[Aim of the exercise] Pull every line holding the string "axes" from the records below.
— Begin Raw data —
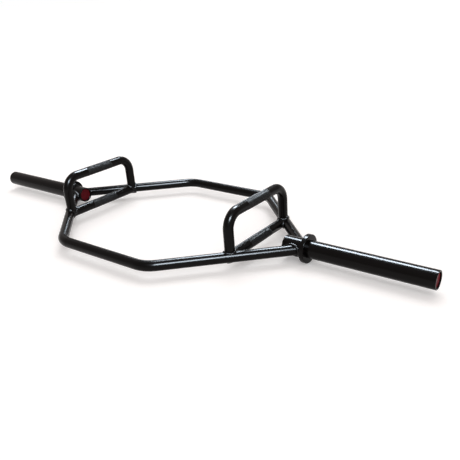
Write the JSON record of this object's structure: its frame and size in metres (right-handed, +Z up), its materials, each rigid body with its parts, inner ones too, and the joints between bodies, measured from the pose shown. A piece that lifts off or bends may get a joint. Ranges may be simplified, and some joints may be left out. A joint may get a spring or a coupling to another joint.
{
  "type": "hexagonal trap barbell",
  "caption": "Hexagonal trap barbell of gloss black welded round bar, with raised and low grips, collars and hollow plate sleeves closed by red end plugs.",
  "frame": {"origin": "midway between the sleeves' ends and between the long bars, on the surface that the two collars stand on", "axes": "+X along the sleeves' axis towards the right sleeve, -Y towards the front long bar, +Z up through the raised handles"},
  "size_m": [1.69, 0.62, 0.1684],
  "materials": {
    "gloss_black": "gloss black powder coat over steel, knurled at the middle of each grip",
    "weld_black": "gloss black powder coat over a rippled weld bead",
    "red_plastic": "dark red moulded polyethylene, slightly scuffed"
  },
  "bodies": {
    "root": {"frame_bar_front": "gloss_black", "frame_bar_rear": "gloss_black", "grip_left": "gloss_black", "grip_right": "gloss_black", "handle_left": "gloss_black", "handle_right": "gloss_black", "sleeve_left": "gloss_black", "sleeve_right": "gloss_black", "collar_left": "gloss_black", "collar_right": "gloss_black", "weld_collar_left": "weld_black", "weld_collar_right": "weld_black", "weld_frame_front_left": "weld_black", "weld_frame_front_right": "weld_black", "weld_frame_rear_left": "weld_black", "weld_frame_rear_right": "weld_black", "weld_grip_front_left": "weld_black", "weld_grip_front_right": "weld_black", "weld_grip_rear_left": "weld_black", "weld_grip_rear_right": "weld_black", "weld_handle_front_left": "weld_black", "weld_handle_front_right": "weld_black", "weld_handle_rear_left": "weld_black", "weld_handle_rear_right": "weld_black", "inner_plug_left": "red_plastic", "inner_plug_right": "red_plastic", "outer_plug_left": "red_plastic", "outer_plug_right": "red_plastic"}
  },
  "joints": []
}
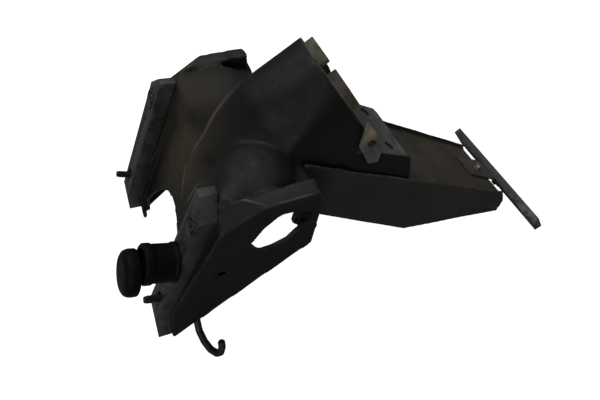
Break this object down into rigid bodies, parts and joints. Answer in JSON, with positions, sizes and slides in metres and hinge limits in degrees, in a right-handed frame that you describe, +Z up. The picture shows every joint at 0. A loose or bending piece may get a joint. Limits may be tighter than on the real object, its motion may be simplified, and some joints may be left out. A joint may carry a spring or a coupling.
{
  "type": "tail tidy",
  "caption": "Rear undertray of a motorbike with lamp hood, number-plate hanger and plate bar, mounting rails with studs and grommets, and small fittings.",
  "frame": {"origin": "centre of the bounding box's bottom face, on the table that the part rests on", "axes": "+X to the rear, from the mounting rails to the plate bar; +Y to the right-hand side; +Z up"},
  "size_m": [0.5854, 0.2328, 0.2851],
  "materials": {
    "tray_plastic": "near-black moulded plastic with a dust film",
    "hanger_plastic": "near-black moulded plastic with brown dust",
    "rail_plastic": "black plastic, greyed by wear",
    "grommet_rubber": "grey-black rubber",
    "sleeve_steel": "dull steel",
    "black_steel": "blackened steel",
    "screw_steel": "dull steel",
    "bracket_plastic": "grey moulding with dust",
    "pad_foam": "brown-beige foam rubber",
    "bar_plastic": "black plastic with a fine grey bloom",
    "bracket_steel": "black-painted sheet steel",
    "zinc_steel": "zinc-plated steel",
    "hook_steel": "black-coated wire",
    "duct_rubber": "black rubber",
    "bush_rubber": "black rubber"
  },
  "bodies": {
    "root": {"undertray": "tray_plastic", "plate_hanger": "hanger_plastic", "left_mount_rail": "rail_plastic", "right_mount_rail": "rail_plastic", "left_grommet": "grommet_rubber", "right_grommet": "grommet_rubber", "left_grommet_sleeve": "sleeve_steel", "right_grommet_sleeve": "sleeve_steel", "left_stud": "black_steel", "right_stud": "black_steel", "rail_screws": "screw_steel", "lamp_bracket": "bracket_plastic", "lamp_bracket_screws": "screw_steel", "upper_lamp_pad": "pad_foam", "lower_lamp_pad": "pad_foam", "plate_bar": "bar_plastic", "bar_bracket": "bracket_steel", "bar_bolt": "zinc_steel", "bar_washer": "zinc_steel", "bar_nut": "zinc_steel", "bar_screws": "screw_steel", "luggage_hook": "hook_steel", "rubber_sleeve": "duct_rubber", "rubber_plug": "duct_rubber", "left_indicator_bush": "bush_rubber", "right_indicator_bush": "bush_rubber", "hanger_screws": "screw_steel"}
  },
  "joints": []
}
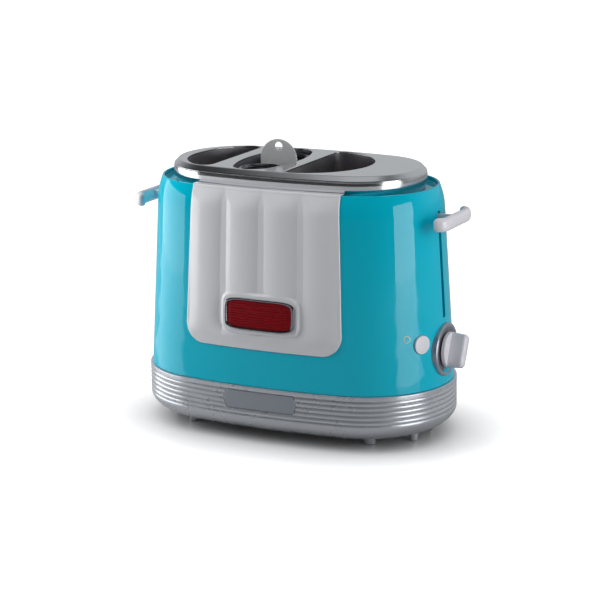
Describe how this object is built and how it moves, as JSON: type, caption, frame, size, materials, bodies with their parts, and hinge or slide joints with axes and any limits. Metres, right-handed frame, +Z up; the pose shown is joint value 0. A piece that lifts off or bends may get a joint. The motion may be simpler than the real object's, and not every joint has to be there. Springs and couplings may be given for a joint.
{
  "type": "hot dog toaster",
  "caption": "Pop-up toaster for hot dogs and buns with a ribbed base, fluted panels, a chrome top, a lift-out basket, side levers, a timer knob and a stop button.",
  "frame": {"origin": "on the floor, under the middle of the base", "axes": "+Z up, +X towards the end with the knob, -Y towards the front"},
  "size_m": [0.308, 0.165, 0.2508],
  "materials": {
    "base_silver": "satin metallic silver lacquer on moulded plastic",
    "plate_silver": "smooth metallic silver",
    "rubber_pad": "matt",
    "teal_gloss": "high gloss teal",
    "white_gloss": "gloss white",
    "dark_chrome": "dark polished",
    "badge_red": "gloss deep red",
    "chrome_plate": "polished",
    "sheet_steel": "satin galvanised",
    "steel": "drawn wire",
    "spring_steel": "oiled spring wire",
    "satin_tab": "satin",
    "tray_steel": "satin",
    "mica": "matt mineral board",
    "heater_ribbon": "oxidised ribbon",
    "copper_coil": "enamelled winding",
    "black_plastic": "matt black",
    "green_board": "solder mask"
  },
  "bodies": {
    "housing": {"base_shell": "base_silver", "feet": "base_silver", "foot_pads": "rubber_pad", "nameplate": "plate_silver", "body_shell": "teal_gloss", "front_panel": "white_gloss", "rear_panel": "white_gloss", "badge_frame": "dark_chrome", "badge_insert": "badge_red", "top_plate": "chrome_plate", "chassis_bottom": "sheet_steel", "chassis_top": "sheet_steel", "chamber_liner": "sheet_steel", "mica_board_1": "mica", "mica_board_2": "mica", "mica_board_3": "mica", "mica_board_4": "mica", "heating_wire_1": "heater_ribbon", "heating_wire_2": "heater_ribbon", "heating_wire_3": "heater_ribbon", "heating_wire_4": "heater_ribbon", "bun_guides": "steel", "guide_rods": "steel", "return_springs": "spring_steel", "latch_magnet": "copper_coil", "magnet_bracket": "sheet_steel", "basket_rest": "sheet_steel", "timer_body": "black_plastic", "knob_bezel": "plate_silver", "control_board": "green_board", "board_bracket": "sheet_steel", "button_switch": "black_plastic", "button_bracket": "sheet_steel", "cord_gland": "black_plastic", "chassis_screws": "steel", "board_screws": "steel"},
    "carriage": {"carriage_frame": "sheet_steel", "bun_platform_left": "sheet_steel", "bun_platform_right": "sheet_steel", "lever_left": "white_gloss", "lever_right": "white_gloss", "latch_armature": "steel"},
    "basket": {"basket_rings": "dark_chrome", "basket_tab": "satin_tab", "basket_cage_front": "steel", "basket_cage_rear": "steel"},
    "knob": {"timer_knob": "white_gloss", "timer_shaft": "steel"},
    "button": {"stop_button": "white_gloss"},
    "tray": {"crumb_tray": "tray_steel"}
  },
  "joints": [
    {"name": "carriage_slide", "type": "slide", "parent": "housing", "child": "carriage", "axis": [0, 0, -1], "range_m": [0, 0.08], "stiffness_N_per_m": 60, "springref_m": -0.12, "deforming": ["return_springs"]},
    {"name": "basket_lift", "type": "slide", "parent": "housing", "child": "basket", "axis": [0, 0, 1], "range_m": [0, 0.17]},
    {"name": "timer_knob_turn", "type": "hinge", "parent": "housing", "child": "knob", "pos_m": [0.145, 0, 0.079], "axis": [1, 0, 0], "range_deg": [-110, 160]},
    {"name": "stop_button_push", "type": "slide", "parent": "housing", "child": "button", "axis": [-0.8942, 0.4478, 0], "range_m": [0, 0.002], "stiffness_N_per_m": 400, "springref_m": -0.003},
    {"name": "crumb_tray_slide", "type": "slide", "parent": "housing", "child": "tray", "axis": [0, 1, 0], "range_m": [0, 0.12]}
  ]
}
— End Raw data —
— Begin Raw data —
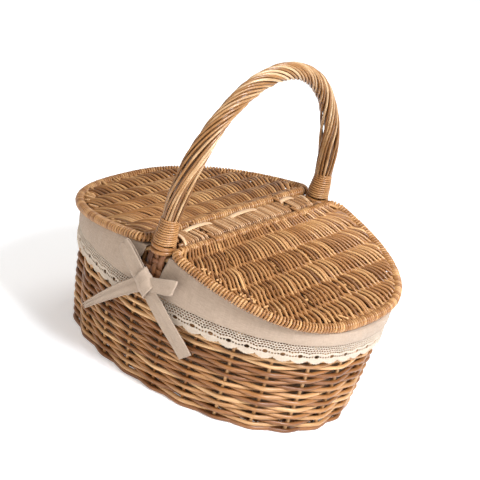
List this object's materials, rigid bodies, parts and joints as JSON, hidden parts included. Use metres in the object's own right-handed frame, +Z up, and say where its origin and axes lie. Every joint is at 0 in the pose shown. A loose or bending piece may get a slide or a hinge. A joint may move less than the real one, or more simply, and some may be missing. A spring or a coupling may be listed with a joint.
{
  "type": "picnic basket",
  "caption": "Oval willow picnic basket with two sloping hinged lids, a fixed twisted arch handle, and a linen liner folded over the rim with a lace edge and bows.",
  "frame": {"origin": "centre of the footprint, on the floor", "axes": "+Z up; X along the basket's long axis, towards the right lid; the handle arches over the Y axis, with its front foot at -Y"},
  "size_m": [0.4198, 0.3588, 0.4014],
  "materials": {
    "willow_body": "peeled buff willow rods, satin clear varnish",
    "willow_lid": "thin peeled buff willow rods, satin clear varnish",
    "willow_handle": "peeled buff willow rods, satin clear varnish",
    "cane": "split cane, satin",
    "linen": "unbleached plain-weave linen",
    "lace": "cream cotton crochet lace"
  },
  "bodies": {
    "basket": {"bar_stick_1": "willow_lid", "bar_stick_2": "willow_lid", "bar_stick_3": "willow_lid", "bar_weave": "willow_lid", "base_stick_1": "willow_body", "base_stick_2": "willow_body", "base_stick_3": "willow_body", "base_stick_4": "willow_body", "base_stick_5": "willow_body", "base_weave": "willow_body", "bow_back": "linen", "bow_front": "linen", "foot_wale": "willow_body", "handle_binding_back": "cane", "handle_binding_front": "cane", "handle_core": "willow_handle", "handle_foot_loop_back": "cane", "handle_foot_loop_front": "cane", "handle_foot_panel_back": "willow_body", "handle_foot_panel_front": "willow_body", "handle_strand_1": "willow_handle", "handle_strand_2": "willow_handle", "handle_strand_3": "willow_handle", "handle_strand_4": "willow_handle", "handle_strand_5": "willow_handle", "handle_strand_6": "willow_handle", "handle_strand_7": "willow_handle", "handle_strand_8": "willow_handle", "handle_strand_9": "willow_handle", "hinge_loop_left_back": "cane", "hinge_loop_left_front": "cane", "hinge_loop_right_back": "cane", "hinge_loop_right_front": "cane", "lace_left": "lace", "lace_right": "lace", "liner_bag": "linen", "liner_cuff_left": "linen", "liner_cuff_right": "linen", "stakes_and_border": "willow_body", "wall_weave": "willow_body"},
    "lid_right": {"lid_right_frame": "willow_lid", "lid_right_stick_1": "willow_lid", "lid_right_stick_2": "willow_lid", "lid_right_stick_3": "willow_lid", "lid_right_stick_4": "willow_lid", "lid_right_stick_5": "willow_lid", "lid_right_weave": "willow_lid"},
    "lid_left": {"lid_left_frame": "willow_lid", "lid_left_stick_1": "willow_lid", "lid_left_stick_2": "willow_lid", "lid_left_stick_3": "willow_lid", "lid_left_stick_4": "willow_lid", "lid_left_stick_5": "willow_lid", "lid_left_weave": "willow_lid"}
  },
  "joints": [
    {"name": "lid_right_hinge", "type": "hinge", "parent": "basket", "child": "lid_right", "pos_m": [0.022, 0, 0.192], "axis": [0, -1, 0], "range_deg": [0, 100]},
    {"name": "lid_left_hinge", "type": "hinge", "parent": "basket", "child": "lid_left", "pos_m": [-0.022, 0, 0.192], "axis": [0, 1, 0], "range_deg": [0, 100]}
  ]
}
— End Raw data —
[Response to this task]
  "frame": {"origin": "midway between the sleeves' ends and between the long bars, on the surface that the two collars stand on", "axes": "+X along the sleeves' axis towards the right sleeve, -Y towards the front long bar, +Z up through the raised handles"},
  "frame": {"origin": "centre of the bounding box's bottom face, on the table that the part rests on", "axes": "+X to the rear, from the mounting rails to the plate bar; +Y to the right-hand side; +Z up"},
Describe how this object is built and how it moves, as JSON: type, caption, frame, size, materials, bodies with their parts, and hinge or slide joints with axes and any limits. Metres, right-handed frame, +Z up; the pose shown is joint value 0. A piece that lifts off or bends may get a joint. The motion may be simpler than the real object's, and not every joint has to be there. Springs and couplings may be given for a joint.
  "frame": {"origin": "on the floor, under the middle of the base", "axes": "+Z up, +X towards the end with the knob, -Y towards the front"},
List this object's materials, rigid bodies, parts and joints as JSON, hidden parts included. Use metres in the object's own right-handed frame, +Z up, and say where its origin and axes lie. Every joint is at 0 in the pose shown. A loose or bending piece may get a slide or a hinge. A joint may move less than the real one, or more simply, and some may be missing. A spring or a coupling may be listed with a joint.
  "frame": {"origin": "centre of the footprint, on the floor", "axes": "+Z up; X along the basket's long axis, towards the right lid; the handle arches over the Y axis, with its front foot at -Y"},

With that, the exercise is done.